Data lines

--------------------------------------------------

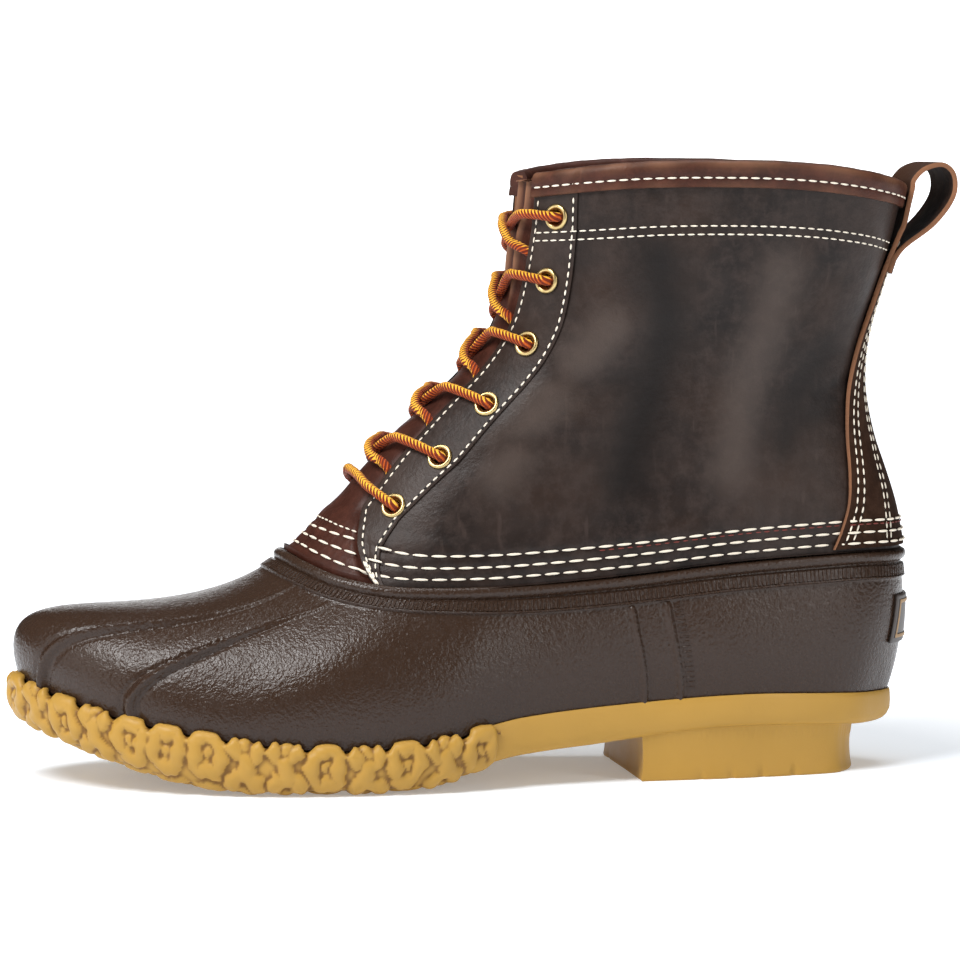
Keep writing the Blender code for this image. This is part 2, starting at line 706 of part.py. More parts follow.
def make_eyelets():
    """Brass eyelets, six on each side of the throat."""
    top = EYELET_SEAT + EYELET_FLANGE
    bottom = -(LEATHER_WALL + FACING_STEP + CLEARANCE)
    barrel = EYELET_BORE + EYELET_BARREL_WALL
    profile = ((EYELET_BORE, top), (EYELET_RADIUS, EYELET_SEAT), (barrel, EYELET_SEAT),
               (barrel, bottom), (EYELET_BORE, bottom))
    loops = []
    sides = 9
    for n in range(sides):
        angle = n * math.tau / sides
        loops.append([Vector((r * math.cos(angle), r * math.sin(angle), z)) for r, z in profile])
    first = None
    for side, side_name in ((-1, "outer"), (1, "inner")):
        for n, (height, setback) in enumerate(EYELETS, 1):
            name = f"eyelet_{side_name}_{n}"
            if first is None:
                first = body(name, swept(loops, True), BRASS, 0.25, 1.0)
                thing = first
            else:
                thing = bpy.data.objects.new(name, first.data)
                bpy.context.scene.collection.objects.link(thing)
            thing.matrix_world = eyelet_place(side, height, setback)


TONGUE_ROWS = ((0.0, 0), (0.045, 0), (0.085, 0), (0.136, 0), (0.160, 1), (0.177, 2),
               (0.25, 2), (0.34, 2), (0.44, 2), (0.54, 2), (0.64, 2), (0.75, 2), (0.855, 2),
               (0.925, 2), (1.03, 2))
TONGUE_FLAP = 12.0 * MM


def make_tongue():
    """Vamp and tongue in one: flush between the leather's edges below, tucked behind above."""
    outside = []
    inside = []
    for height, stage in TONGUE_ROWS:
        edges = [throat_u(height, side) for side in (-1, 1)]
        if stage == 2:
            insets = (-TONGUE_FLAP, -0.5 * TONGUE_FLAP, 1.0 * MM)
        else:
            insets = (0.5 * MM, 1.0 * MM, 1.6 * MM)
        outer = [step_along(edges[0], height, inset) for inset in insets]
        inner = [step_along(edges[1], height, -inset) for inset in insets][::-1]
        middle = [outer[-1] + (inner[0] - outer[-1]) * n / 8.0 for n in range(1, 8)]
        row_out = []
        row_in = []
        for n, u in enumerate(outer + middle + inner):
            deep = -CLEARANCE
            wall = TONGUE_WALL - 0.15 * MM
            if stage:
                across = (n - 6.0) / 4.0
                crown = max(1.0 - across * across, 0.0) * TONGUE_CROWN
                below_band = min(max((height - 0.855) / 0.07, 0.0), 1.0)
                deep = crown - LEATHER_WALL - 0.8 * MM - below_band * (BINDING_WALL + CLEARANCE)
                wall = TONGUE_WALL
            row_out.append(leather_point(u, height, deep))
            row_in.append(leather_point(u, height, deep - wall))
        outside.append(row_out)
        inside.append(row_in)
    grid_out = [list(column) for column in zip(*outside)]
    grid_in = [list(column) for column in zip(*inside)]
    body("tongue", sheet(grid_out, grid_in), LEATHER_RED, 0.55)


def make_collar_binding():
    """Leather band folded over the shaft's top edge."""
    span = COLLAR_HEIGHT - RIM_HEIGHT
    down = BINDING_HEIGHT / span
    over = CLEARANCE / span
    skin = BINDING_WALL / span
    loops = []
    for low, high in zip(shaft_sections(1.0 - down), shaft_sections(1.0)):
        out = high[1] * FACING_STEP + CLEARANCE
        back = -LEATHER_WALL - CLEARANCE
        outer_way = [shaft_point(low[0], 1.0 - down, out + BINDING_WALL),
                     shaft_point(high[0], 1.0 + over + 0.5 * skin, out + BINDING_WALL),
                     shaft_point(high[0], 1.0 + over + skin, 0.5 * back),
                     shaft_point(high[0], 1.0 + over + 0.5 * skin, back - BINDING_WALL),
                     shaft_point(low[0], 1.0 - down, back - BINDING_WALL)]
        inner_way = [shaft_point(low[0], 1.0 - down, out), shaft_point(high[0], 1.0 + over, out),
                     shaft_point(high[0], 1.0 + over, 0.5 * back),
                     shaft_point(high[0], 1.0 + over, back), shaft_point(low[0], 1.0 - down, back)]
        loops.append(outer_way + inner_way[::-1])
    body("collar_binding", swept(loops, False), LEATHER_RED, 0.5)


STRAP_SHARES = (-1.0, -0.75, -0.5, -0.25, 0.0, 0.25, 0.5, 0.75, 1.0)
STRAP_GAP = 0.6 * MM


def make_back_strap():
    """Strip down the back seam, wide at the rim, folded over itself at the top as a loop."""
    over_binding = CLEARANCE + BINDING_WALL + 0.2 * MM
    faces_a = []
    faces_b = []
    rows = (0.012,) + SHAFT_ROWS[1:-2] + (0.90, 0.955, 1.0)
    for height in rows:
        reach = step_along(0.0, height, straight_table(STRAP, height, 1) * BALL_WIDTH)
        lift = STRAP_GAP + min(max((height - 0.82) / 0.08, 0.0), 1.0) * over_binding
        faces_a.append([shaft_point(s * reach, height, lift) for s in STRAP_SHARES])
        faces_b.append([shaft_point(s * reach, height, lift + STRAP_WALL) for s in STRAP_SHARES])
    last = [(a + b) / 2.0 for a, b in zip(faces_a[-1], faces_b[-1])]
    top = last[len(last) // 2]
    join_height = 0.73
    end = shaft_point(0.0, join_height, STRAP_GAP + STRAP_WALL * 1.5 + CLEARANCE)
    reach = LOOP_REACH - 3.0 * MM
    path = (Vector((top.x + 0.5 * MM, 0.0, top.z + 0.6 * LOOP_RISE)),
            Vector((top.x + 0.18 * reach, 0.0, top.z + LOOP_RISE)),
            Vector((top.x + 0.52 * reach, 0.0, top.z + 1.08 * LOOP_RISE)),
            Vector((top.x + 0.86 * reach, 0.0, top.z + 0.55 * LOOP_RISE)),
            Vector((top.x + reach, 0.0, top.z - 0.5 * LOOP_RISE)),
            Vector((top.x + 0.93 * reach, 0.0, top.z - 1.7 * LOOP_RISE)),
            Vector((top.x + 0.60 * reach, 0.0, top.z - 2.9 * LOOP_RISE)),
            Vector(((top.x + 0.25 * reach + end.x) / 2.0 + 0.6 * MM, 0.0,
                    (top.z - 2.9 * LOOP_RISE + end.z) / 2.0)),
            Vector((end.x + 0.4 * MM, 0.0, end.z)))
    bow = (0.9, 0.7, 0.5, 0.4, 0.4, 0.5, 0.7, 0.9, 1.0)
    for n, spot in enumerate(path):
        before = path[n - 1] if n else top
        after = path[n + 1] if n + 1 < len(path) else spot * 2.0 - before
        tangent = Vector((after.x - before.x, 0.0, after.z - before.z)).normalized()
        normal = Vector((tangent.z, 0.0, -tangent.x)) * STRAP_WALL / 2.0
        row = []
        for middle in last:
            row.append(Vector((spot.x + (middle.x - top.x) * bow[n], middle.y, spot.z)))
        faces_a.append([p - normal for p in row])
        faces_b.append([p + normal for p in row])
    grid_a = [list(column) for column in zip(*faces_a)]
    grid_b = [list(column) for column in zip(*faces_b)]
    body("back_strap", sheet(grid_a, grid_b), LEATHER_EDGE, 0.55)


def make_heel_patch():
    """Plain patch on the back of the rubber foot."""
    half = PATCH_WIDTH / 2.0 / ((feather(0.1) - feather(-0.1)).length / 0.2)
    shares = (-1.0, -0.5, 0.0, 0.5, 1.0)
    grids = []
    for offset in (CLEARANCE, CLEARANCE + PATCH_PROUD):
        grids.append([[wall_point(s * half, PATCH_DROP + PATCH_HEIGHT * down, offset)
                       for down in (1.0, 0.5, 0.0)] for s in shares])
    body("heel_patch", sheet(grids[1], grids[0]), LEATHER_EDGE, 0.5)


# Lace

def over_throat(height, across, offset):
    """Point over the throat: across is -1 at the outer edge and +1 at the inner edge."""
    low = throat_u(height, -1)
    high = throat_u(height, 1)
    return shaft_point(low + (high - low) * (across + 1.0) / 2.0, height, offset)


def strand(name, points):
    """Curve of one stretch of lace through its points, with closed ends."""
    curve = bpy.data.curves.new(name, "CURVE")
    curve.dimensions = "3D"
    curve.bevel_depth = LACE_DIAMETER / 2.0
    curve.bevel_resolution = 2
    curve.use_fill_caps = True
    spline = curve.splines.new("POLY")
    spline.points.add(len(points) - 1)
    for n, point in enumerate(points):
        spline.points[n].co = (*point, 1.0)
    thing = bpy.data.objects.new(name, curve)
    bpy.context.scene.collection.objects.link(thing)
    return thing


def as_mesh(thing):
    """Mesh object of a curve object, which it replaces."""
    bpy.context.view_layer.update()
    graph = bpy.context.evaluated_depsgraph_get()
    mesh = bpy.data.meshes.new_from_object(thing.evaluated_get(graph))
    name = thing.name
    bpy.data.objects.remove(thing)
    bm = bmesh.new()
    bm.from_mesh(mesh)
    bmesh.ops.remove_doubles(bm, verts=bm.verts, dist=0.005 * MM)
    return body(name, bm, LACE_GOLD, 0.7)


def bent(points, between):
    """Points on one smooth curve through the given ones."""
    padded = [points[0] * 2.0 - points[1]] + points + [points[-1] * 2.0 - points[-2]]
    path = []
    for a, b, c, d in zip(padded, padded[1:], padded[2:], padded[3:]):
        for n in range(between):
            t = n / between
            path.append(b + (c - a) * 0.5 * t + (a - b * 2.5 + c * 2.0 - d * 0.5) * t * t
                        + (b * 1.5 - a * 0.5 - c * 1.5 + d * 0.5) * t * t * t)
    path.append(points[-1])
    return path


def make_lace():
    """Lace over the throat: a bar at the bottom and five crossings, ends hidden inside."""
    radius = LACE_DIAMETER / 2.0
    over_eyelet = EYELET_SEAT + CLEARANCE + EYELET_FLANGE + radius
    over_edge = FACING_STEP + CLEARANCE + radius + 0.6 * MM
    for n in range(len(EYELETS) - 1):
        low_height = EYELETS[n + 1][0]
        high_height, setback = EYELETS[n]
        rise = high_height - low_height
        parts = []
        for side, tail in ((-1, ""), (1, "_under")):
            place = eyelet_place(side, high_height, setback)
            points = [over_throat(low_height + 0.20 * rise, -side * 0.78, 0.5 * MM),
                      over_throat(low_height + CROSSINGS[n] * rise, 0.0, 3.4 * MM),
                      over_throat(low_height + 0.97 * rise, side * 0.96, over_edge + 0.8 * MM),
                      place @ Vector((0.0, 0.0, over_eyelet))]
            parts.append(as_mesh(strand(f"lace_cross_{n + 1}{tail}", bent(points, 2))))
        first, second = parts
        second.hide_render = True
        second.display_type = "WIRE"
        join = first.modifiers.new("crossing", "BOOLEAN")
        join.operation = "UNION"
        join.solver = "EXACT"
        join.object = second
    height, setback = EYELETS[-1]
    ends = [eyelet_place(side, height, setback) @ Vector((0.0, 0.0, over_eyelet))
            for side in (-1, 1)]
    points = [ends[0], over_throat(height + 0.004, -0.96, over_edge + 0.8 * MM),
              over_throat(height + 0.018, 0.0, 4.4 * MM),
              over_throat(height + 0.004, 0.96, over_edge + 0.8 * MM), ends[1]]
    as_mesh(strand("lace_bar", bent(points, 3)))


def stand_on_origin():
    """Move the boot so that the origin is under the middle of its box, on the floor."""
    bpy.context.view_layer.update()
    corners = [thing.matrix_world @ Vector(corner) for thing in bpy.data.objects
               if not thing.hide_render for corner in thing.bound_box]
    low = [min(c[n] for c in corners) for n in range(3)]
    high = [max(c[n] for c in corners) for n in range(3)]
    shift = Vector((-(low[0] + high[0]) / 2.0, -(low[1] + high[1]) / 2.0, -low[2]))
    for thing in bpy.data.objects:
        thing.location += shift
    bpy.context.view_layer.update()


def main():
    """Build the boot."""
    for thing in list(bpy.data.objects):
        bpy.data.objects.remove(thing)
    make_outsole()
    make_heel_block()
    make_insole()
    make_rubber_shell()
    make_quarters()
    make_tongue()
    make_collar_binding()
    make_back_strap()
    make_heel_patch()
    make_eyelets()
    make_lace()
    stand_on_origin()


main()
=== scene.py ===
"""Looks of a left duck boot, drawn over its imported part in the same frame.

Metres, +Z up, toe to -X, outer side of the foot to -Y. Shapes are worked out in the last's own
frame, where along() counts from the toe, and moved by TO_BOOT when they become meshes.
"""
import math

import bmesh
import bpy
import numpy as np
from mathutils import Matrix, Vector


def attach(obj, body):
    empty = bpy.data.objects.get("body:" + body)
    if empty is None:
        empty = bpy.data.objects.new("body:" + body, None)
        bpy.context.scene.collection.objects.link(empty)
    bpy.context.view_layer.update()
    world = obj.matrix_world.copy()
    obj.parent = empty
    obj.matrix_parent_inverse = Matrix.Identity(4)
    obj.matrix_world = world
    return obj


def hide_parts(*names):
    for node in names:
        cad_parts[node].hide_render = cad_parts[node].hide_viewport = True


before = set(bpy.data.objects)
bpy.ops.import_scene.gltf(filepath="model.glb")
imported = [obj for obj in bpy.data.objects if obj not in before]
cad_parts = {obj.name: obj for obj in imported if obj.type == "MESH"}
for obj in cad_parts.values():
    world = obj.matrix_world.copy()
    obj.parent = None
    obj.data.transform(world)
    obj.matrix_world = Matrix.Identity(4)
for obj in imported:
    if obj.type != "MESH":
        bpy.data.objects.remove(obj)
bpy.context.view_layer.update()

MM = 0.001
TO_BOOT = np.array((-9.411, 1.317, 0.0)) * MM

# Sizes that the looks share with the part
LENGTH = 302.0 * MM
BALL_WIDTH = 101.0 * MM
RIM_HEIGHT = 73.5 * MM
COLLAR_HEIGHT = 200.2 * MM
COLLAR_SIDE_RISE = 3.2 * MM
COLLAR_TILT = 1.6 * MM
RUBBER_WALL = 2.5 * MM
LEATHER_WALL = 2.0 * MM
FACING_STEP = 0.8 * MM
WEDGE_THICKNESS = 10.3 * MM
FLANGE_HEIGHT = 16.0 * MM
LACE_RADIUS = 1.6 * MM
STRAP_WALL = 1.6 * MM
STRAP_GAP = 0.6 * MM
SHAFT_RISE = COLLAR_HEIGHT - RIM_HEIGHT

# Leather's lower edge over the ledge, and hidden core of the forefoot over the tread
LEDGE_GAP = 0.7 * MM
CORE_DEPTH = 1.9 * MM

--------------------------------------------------

Prompt
From the line with "cad_parts[node].hide_render = cad_parts[node].hide_viewport" through the line with "TO_BOOT = np.array((-9.411, 1.317, 0.0)) * MM", repeat every line exactly, both ends included, and nothing outside that range.

Answer to the exercise
        cad_parts[node].hide_render = cad_parts[node].hide_viewport = True


before = set(bpy.data.objects)
bpy.ops.import_scene.gltf(filepath="model.glb")
imported = [obj for obj in bpy.data.objects if obj not in before]
cad_parts = {obj.name: obj for obj in imported if obj.type == "MESH"}
for obj in cad_parts.values():
    world = obj.matrix_world.copy()
    obj.parent = None
    obj.data.transform(world)
    obj.matrix_world = Matrix.Identity(4)
for obj in imported:
    if obj.type != "MESH":
        bpy.data.objects.remove(obj)
bpy.context.view_layer.update()

MM = 0.001
TO_BOOT = np.array((-9.411, 1.317, 0.0)) * MM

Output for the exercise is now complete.